**Written problem:**
Copy the data word for word, keeping every line.

**Data lines:**
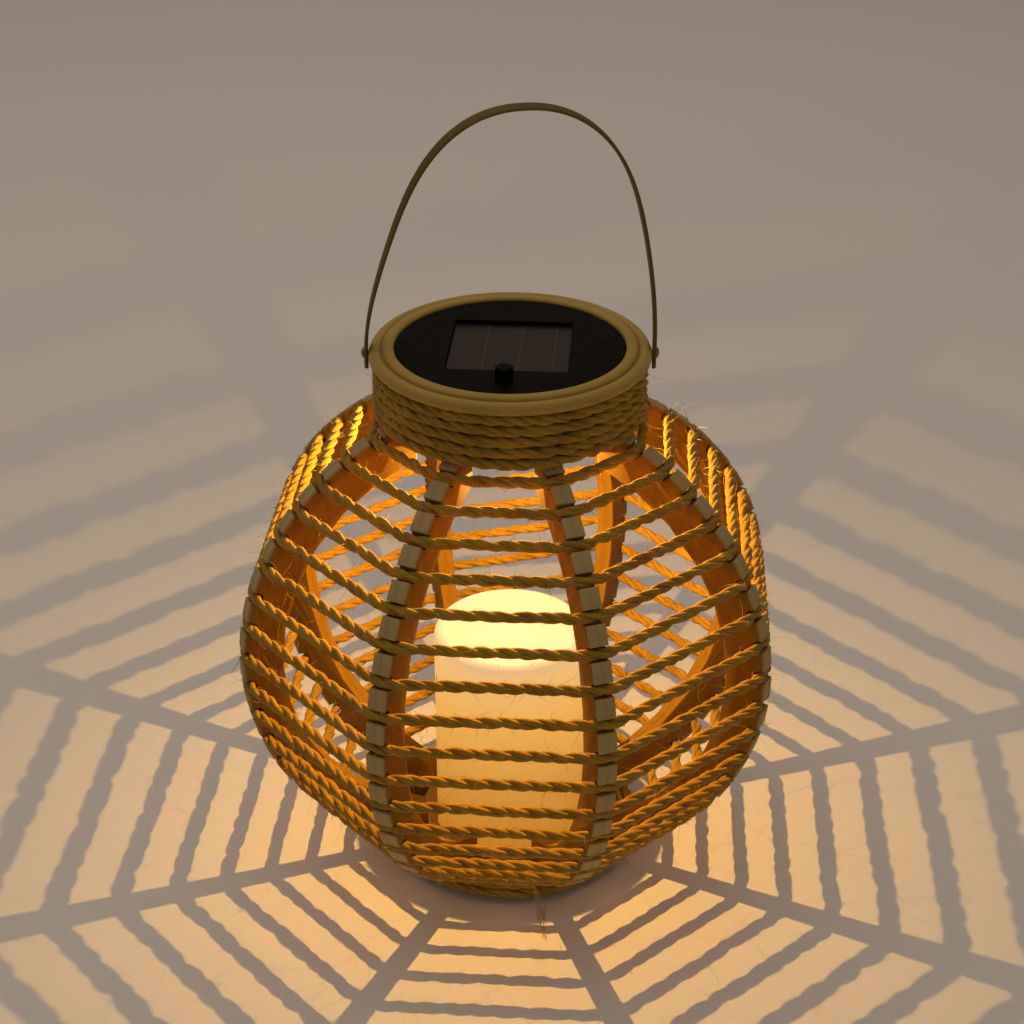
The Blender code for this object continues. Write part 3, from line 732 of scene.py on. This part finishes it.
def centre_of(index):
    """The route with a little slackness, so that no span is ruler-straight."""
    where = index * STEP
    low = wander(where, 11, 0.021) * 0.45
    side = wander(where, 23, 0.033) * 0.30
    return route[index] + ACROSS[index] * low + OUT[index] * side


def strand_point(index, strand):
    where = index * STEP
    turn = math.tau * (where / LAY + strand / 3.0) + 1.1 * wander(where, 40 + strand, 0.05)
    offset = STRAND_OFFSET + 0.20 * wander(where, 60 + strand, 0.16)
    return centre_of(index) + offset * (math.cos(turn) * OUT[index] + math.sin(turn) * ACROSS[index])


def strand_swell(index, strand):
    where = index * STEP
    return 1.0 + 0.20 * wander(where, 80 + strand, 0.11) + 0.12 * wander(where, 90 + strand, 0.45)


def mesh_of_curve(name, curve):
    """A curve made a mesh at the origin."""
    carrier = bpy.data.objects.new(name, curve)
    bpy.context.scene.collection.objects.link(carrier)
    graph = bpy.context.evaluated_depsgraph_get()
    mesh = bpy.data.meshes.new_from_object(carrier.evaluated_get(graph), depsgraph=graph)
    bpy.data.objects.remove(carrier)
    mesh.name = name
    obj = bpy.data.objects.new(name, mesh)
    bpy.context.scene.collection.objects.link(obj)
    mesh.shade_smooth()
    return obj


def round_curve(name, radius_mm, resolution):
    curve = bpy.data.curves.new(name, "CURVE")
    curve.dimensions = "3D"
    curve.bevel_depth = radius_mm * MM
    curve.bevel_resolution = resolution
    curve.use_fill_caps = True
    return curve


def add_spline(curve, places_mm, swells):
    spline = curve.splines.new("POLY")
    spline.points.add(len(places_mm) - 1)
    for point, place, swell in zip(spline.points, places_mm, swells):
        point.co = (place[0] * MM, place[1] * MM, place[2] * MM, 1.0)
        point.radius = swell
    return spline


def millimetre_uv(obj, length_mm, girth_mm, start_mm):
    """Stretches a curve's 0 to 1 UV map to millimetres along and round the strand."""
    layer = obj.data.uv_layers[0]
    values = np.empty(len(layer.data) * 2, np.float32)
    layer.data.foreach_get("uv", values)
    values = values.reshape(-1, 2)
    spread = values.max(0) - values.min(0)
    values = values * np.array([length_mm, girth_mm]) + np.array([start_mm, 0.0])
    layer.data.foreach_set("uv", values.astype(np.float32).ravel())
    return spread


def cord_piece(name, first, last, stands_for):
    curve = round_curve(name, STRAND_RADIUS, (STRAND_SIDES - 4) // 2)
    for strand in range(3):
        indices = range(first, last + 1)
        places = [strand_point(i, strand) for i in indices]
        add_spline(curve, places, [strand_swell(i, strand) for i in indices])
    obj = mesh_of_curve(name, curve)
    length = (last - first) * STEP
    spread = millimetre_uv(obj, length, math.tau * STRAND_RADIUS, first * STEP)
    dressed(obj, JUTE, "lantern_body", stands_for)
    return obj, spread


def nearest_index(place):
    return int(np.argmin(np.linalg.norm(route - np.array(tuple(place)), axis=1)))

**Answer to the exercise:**
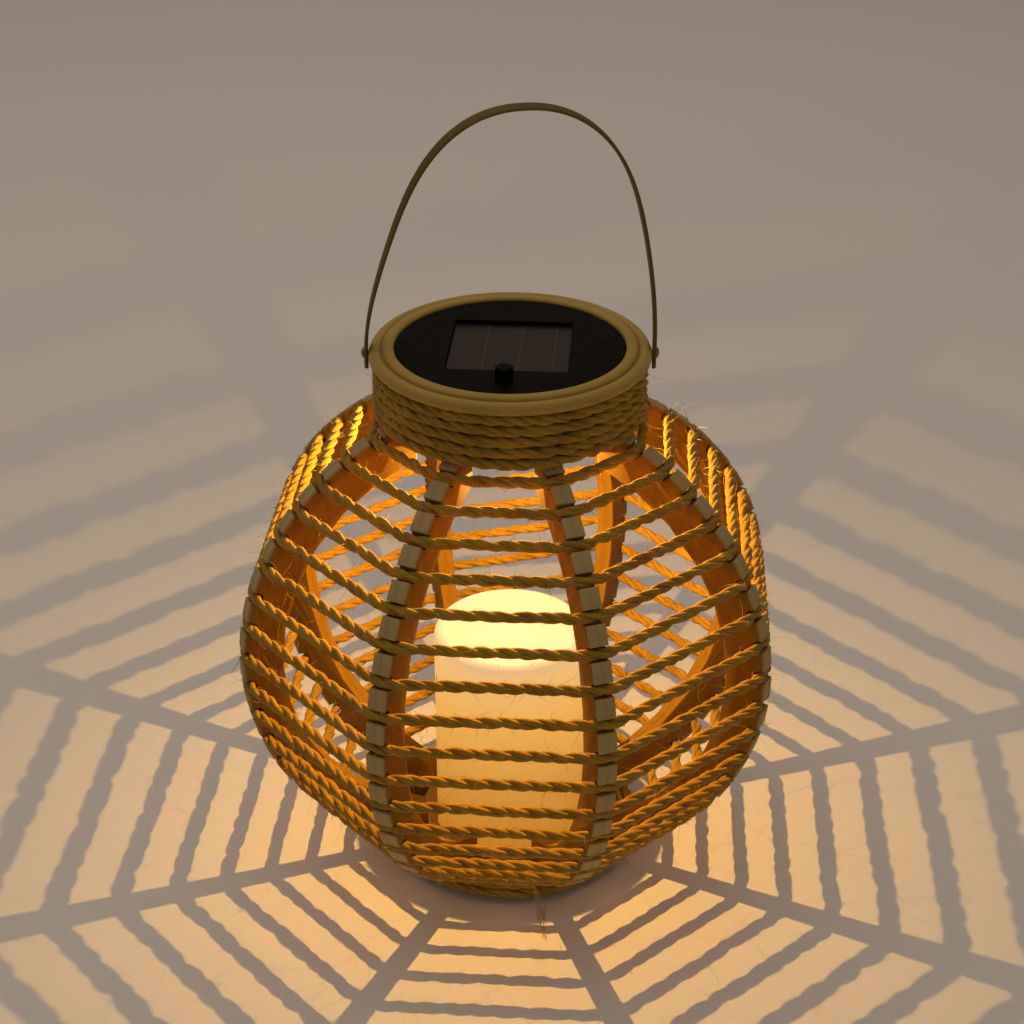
The Blender code for this object continues. Write part 3, from line 732 of scene.py on. This part finishes it.
def centre_of(index):
    """The route with a little slackness, so that no span is ruler-straight."""
    where = index * STEP
    low = wander(where, 11, 0.021) * 0.45
    side = wander(where, 23, 0.033) * 0.30
    return route[index] + ACROSS[index] * low + OUT[index] * side


def strand_point(index, strand):
    where = index * STEP
    turn = math.tau * (where / LAY + strand / 3.0) + 1.1 * wander(where, 40 + strand, 0.05)
    offset = STRAND_OFFSET + 0.20 * wander(where, 60 + strand, 0.16)
    return centre_of(index) + offset * (math.cos(turn) * OUT[index] + math.sin(turn) * ACROSS[index])


def strand_swell(index, strand):
    where = index * STEP
    return 1.0 + 0.20 * wander(where, 80 + strand, 0.11) + 0.12 * wander(where, 90 + strand, 0.45)


def mesh_of_curve(name, curve):
    """A curve made a mesh at the origin."""
    carrier = bpy.data.objects.new(name, curve)
    bpy.context.scene.collection.objects.link(carrier)
    graph = bpy.context.evaluated_depsgraph_get()
    mesh = bpy.data.meshes.new_from_object(carrier.evaluated_get(graph), depsgraph=graph)
    bpy.data.objects.remove(carrier)
    mesh.name = name
    obj = bpy.data.objects.new(name, mesh)
    bpy.context.scene.collection.objects.link(obj)
    mesh.shade_smooth()
    return obj


def round_curve(name, radius_mm, resolution):
    curve = bpy.data.curves.new(name, "CURVE")
    curve.dimensions = "3D"
    curve.bevel_depth = radius_mm * MM
    curve.bevel_resolution = resolution
    curve.use_fill_caps = True
    return curve


def add_spline(curve, places_mm, swells):
    spline = curve.splines.new("POLY")
    spline.points.add(len(places_mm) - 1)
    for point, place, swell in zip(spline.points, places_mm, swells):
        point.co = (place[0] * MM, place[1] * MM, place[2] * MM, 1.0)
        point.radius = swell
    return spline


def millimetre_uv(obj, length_mm, girth_mm, start_mm):
    """Stretches a curve's 0 to 1 UV map to millimetres along and round the strand."""
    layer = obj.data.uv_layers[0]
    values = np.empty(len(layer.data) * 2, np.float32)
    layer.data.foreach_get("uv", values)
    values = values.reshape(-1, 2)
    spread = values.max(0) - values.min(0)
    values = values * np.array([length_mm, girth_mm]) + np.array([start_mm, 0.0])
    layer.data.foreach_set("uv", values.astype(np.float32).ravel())
    return spread


def cord_piece(name, first, last, stands_for):
    curve = round_curve(name, STRAND_RADIUS, (STRAND_SIDES - 4) // 2)
    for strand in range(3):
        indices = range(first, last + 1)
        places = [strand_point(i, strand) for i in indices]
        add_spline(curve, places, [strand_swell(i, strand) for i in indices])
    obj = mesh_of_curve(name, curve)
    length = (last - first) * STEP
    spread = millimetre_uv(obj, length, math.tau * STRAND_RADIUS, first * STEP)
    dressed(obj, JUTE, "lantern_body", stands_for)
    return obj, spread


def nearest_index(place):
    return int(np.argmin(np.linalg.norm(route - np.array(tuple(place)), axis=1)))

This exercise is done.